We do not argue that a post-Putin Russia will emerge as a liberal democracy. But the way the state operates may change in the future depending on how state institutions – and the personnel staffing them – emerge and operate from the scrum for power that follows the end of Putin’s personalistic leadership. As our historical analysis in the book suggests, many of these institutions will almost certainly seek to carve out new autonomy and authority for themselves, some will sidestep and shirk top-down directives, while still others will simply hunker down and play as loyalists to whoever comes out on top just to avoid attracting attention while still retaining the capacity to manage their own internal affairs.
So, when we speak of the rise of authoritarianism globally today, we should be measured and attentive to just how much the meaning of being under “authoritarian” rule varies in practice and across contexts. Indeed, democracies may be alike in important ways. But authoritarian regimes are varied and strange, not easy to put into a single box except at the highest level of abstraction.

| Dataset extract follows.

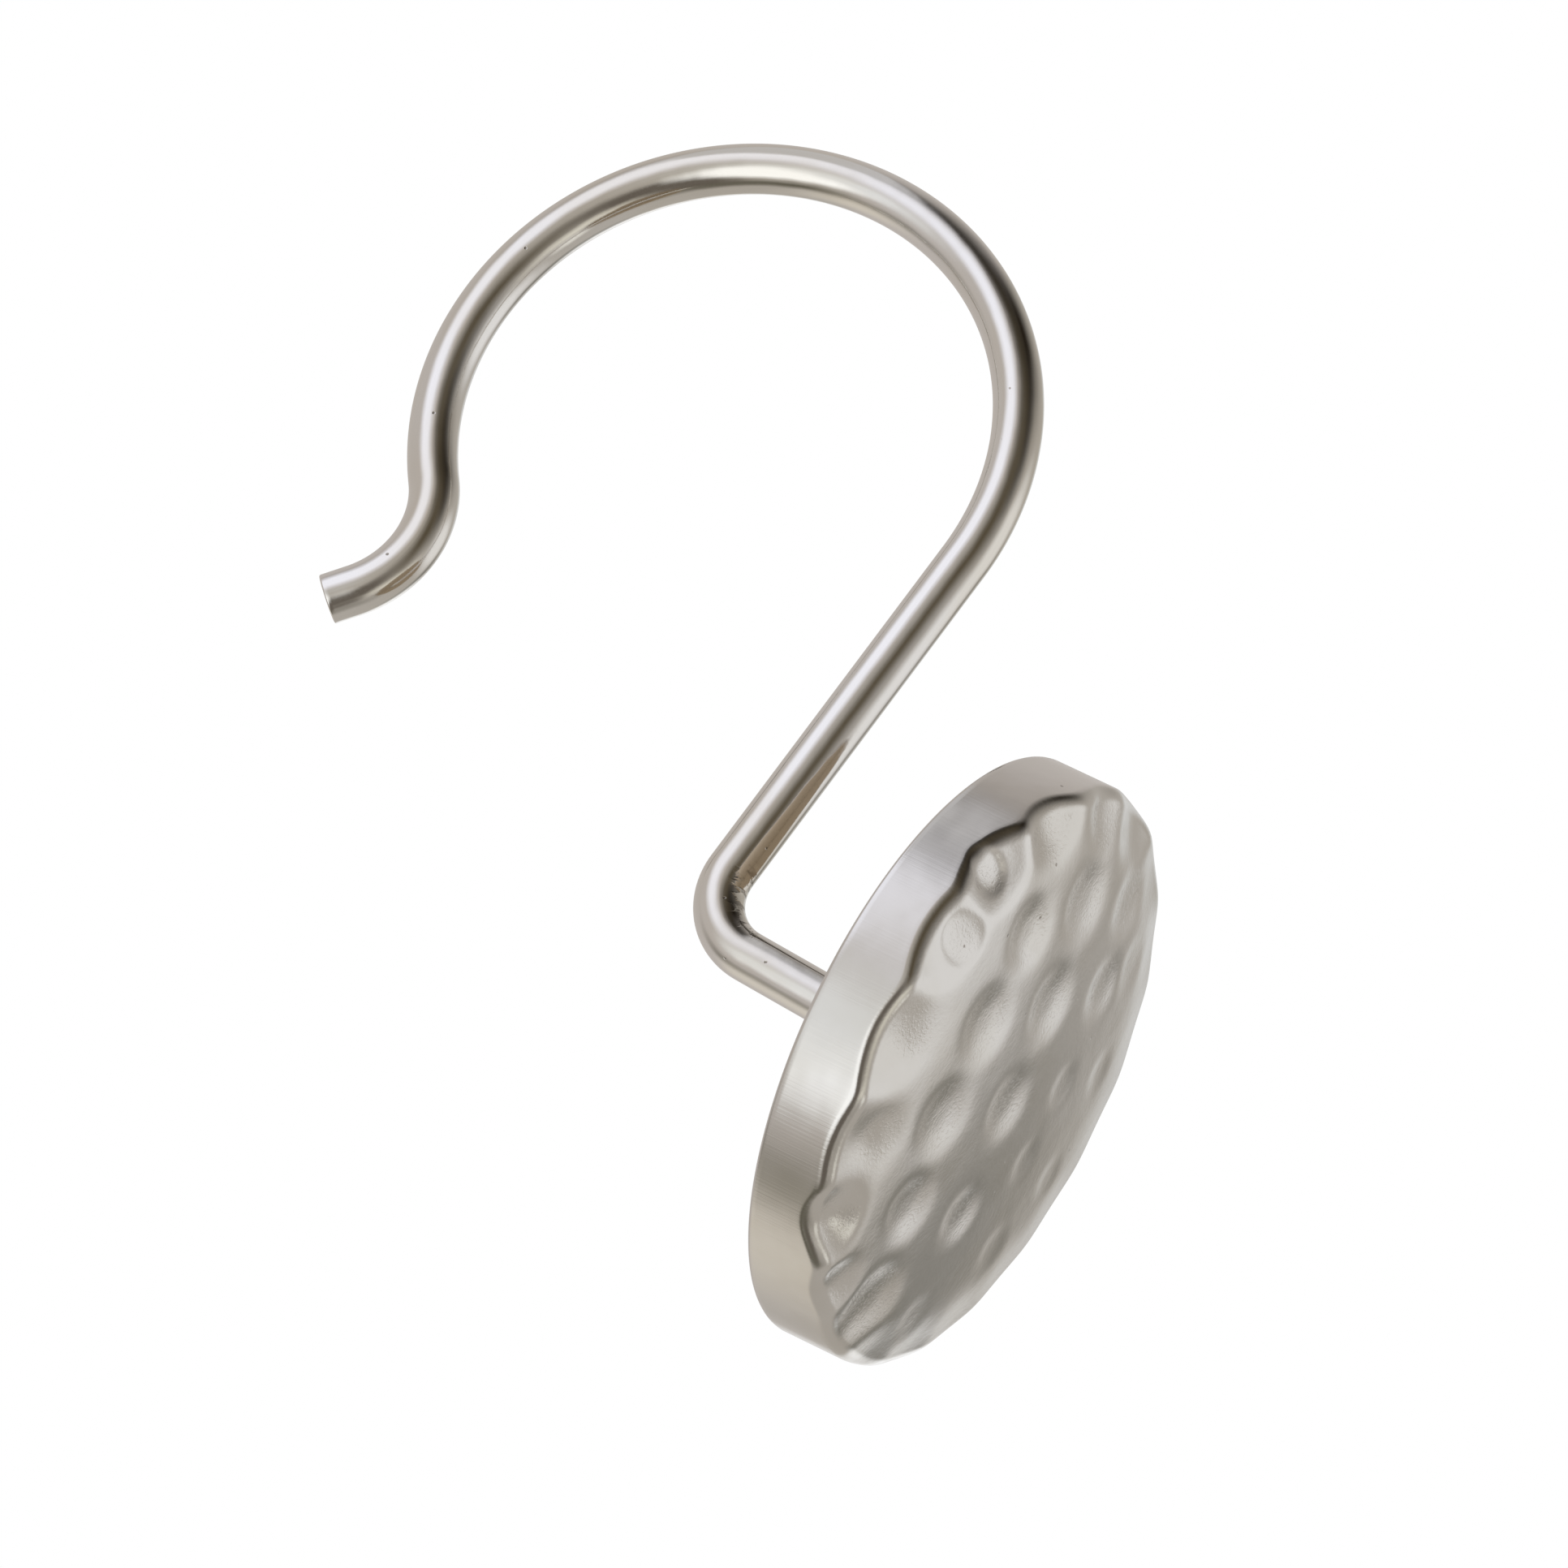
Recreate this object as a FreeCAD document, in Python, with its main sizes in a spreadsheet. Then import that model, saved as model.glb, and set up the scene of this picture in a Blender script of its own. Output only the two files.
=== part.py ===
import FreeCAD, Part
import math
import os
import Sketcher

# Curtain hook: a bent wire that hangs over a rod, with a hammered disc on its front end.
# Millimetres. The origin is the middle of the rod loop, the rod lies along Y, Z is up along the
# leg and X points forward, along the stub, to the disc.

SIZES = [
    # The wire, from the disc back to the tip
    ("wire_diameter", 3.15),
    ("stub_length", 12.6),
    ("bend_radius", 4.3),
    ("leg_length", 24.5),
    ("loop_radius", 18.3),
    ("loop_sweep", 221.7),
    ("flare_radius", 6.7),
    ("flare_turn", 80.5),
    ("tip_length", 1.8),
    # The blind socket in the disc's back, and the film of solder round the wire in it
    ("seat_depth", 3.5),
    ("solder_film", 0.05),
    # The disc
    ("disc_diameter", 38.0),
    ("rim_height", 5.2),
    ("front_edge_radius", 0.5),
    ("face_radius", 123.0),
    ("back_bevel", 0.3),
    ("disc_tilt", 4.0),
    ("disc_rise", 0.53),
    # The hammer's round end, how deep it strikes the face, and how far it strikes the rim down
    ("hammer_radius", 10.0),
    ("dent_depth", 0.4),
    ("edge_dent_drop", 0.8),
]

# Hammer marks on the face: place across and up it, as shares of the disc's radius, seen from the
# front, and the mark's depth and the hammer's radius, as shares of the usual ones
FACE_DENTS = [
    (-0.01, -0.07, 1.15, 0.6), (-0.16, 0.27, 1.3, 0.55), (0.30, 0.22, 0.8, 0.65), (0.38, -0.05, 1.0, 0.5),
    (0.20, -0.39, 1.1, 0.65), (-0.41, -0.30, 1.3, 0.55), (-0.50, -0.02, 1.3, 0.5), (-0.30, 0.57, 1.3, 0.55),
    (0.18, 0.51, 1.05, 0.65), (0.53, 0.37, 0.7, 0.8), (0.66, 0.06, 0.6, 0.8), (0.59, -0.30, 0.6, 0.8),
    (0.42, -0.62, 0.7, 0.8), (-0.15, -0.55, 1.3, 0.6), (-0.64, -0.56, 1.2, 0.9), (-0.59, 0.30, 1.3, 0.6),
    (-0.46, 0.78, 1.2, 0.7), (0.00, 0.75, 0.9, 0.75), (0.39, 0.63, 0.6, 0.9), (-0.74, 0.58, 1.5, 0.7),
    (-0.88, 0.32, 3.5, 0.22), (-0.875, 0.08, 2.2, 0.3), (-0.80, -0.25, 0.9, 1.0), (-0.48, -0.80, 1.8, 0.6),
    (-0.21, -0.87, 1.5, 0.6), (0.04, -0.80, 1.2, 0.7),
]

# Hammer marks that scallop the rim's front edge: angle round the disc from the right, seen from
# the front, how far the rim is struck down and the hammer's radius, as shares of the usual ones,
# and the strike's lean outwards in degrees
EDGE_DENTS = [
    (20, 0.35, 2.2, 12), (41, 0.4, 2.2, 12), (61, 0.65, 2.2, 12), (80, 0.85, 2.0, 12),
    (100, 1.2, 1.2, 12), (121, 0.5, 1.2, 12), (142, 0.88, 1.0, 12), (160.5, 1.89, 0.75, 16),
    (177, 1.51, 1.2, 16), (200.5, 1.06, 1.2, 10), (224.5, 1.09, 1.3, 10), (239.5, 1.34, 0.65, 12),
    (256.5, 0.54, 0.8, 12), (272, 0.5, 1.2, 12), (290, 0.7, 1.3, 12), (307, 0.7, 1.6, 12),
    (325, 0.6, 2.2, 12), (343, 0.55, 2.2, 12), (1, 0.45, 2.2, 12),
]

# Least volume, in cubic millimetres, that a hammer mark takes away
SMALLEST_DENT = 0.05

# The tilted socket's volume may differ from a straight bore's by this share
SOCKET_TOLERANCE = 0.02

# Where an edge counts as lying on a given circle or height, in millimetres
SAME_PLACE = 1e-4


def make_sheet(doc):
    sheet = doc.addObject("Spreadsheet::Sheet", "Sizes")
    for row, (name, value) in enumerate(SIZES, start=1):
        sheet.set(f"A{row}", name)
        sheet.set(f"B{row}", str(value))
        sheet.setAlias(f"B{row}", name)
    doc.recompute()
    return sheet


def origin_plane(body, role):
    return next(f for f in body.Origin.OriginFeatures if f.Role == role)


def new_sketch(body, name, role, offset=None):
    sketch = body.newObject("Sketcher::SketchObject", name)
    sketch.AttachmentSupport = [(origin_plane(body, role), "")]
    sketch.MapMode = "FlatFace"
    if offset is not None:
        sketch.AttachmentOffset = offset
    return sketch


def dimension(sketch, name, formula, *constraint):
    """Add a driving dimension to a sketch and bind it to the sheet."""
    index = sketch.addConstraint(Sketcher.Constraint(*constraint))
    sketch.renameConstraint(index, name)
    sketch.setExpression(f"Constraints.{name}", formula)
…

It is easy to say what they are not when speaking in one breath (i.e., democracies), but impossible to find such similar ease in saying what they are without deeper analysis and sub-categorization. Autocrats are sometimes autocrats in the full sense of the word. But in many cases, authoritarian executives just can’t always get what they want, which tells us both that they are rarely all-powerful and often capable of being subject to meaningful—even if limited—constraints.